[Source data]

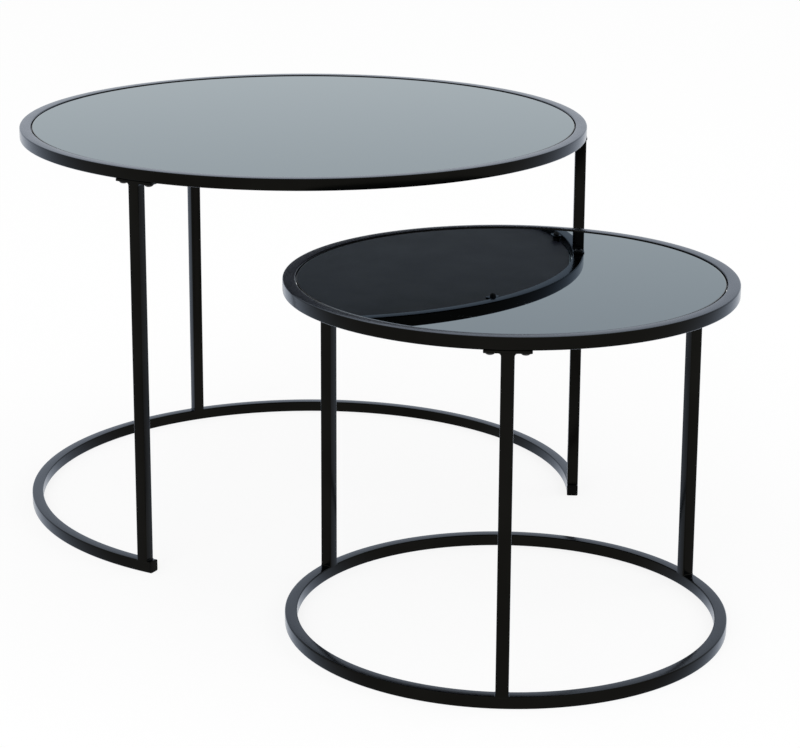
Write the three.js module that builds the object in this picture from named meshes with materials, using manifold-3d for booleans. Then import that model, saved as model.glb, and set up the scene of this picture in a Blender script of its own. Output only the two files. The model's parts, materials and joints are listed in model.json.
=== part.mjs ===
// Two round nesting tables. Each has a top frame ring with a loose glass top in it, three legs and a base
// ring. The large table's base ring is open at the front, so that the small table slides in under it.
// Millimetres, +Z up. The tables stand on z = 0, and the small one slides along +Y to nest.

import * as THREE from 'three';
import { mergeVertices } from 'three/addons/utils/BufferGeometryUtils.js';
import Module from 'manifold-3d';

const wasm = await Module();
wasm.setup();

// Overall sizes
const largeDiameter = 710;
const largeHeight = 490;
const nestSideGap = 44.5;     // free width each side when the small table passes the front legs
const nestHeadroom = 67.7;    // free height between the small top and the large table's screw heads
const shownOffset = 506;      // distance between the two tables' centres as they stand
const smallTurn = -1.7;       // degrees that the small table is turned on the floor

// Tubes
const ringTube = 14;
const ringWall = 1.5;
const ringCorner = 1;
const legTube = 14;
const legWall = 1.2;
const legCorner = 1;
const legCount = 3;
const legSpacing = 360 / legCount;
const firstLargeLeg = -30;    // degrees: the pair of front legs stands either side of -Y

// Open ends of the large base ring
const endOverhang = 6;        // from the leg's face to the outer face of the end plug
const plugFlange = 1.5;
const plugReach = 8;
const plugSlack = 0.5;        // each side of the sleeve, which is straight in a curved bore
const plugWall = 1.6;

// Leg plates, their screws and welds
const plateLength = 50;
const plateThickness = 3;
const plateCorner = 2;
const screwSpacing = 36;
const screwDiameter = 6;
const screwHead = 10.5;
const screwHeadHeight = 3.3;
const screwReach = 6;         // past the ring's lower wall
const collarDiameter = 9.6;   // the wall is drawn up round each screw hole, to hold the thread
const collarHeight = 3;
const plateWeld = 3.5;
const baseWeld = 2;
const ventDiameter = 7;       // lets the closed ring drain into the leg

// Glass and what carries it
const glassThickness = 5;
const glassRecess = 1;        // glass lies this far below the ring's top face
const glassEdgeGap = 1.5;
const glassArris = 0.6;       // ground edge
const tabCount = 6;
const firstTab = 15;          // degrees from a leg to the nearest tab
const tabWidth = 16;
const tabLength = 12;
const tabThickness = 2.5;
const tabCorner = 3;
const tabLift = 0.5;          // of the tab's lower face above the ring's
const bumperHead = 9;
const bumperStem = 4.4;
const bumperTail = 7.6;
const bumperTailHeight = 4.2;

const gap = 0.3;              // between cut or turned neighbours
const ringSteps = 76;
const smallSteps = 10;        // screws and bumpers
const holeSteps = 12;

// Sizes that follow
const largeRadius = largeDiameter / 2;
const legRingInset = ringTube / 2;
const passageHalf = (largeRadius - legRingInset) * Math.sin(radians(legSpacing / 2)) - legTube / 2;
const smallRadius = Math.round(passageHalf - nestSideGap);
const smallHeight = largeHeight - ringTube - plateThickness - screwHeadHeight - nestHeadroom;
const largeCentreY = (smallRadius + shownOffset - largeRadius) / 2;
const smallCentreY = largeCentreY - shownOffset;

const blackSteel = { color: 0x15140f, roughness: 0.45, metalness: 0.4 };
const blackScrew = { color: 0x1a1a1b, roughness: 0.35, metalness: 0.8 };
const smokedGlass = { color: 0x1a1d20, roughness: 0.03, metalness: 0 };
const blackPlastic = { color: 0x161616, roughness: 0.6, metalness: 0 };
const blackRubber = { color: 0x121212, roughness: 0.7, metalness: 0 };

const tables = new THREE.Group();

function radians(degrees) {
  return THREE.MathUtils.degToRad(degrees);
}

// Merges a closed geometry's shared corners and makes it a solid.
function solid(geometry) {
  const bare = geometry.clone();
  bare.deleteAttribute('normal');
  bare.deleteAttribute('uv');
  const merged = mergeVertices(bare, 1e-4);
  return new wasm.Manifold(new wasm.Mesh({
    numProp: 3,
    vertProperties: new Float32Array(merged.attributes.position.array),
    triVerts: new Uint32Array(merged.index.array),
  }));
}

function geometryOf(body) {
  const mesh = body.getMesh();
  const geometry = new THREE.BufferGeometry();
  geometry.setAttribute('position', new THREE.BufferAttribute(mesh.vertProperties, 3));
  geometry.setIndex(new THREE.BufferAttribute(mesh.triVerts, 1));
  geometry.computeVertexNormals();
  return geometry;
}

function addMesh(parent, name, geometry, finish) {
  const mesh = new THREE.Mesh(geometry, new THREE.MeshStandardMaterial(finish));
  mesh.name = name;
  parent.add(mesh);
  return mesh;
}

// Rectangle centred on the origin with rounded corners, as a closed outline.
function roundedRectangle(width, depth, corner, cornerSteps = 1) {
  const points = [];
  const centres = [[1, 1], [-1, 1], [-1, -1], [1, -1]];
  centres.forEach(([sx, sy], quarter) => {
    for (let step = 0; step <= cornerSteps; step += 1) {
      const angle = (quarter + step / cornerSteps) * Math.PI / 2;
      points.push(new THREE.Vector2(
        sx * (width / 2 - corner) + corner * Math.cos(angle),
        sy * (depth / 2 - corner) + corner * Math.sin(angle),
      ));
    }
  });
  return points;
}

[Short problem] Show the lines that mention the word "with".

[Task solution]
Write the three.js module that builds the object in this picture from named meshes with materials, using manifold-3d for booleans. Then import that model, saved as model.glb, and set up the scene of this picture in a Blender script of its own. Output only the two files. The model's parts, materials and joints are listed in model.json.
// Two round nesting tables. Each has a top frame ring with a loose glass top in it, three legs and a base
// Rectangle centred on the origin with rounded corners, as a closed outline.